Estos días estoy leyendo el voluminoso ensayo Los ángeles que llevamos dentro, el declive de la violencia y sus implicaciones de Steven Pinker. En sus páginas aboga por la verificada tesis de que los índices de violencia han descendido extraordinariamente en los últimos siglos. Pinker busca una causa exógena para explicar esa disminución y por ende la mejora en la convivencia y en el proceso civilizador. El hallazgo es soprendente y lógico a la vez. Mejoramos notablemente como especie cuando empezó a importarnos el sufrimiento del otro. ¿Y qué ocurrió para que el dolor del prójimo fuera una variable a tener en cuenta en nuestras pesquisas y en nuestra conducta?  La explicación es multifactorial, pero Pinker señala como punto nuclear la invención de la imprenta. La creación de Gutenberg en 1450 permitió la expansión de los libros y que la gente pudiera ponerse en la perspectiva del otro gracias a la lectura de novelas epistolares. La lectura ensanchó la mente, afiló la sensibilidad, conectó ideas, explicó el sufrimiento ajeno, amplió el círculo empático. Los pensadores de la Ilustración (en cuyas ideas se basan las dos Declaraciones que preceden a la Declaración Universal de los Derechos Humanos, la de la Independencia de los Estados Unidos en 1776 y la Declaración del Hombre y del Ciudadano de 1789 en Francia) son hijos de una empatía estimulada por el poder evocador de los relatos de otras vidas recogidas en los libros. Esa empatía es esencial para la compasión, el sentimiento más radicalmente humano, o el que más incide en la acción humana. 

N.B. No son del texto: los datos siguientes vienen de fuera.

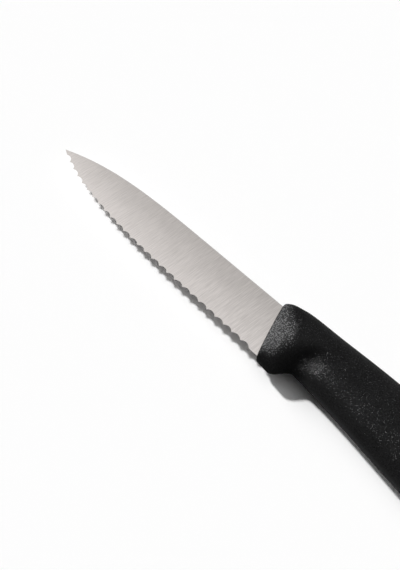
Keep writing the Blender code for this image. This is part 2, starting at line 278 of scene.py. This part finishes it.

Curiosamente leo en una entrevista a la escritora especializada en religión comparada Karen Armstromg, galardonada en la última edición con el Premio Princesa de Asturias de las Ciencias Sociales, que la compasión está desacreditada porque la concebimos erróneamente: «a veces se traduce por misericordia, que significa que yo estoy en una situación de privilegio y entonces siento pena por ti. Pero la compasión tiene que ver con la igualdad. Analizas tu corazón, piensas qué te haría daño y no se lo haces a otro. Esa es la regla de oro». Adela Cortina lo explica de idéntica manera en Aporofobia: «la compasión es sobre todo el reconocimiento de que el otro es un igual con el que existe un vínculo que precede a todo pacto». En el monumental La compasión, una vitud bajo sospecha, Aurelio Arteta ilustra con claridad que la compasión es el germen de la justicia que luego se encarna en instituciones. Estoy convencido de que los Derechos Humanos que están a punto de cumplir su septuagésimo aniversario nacieron del sentimiento de la compasión. Un sentimiento que se fomenta con las creaciones que los seres humanos hemos inventado para narrarnos a nosotros mismos (novelas, canciones, obras de teatro, películas, cuadros, ensayos, poesías, sinfonías, etc.). Cualquiera de estas creaciones es la mejor forma de saber qué siente aquel que no soy yo y con el que nunca podré intercambiar una palabra por lejanía geográfica o brecha afectiva. En Sin afán de lucro, la filósofa norteamericana y escrutadora del orbe sentimental Martha Nussbaum refrenda esta tesis y anima a relanzar las Humanidades en la oferta curricular en un mundo exorbitado de medios tecnológicos pero anoréxico de fines. El italiano Nuccio Ordine también defiende lo mismo en el enternecedor opúsculo La utilidad de lo inútil. Su argumento es que lo más inútil (para el credo económico y su maximización del beneficio) es lo más útil para vivir y para convivir bien todos juntos. Acabo de explicar a qué aspiran los Derechos Humanos.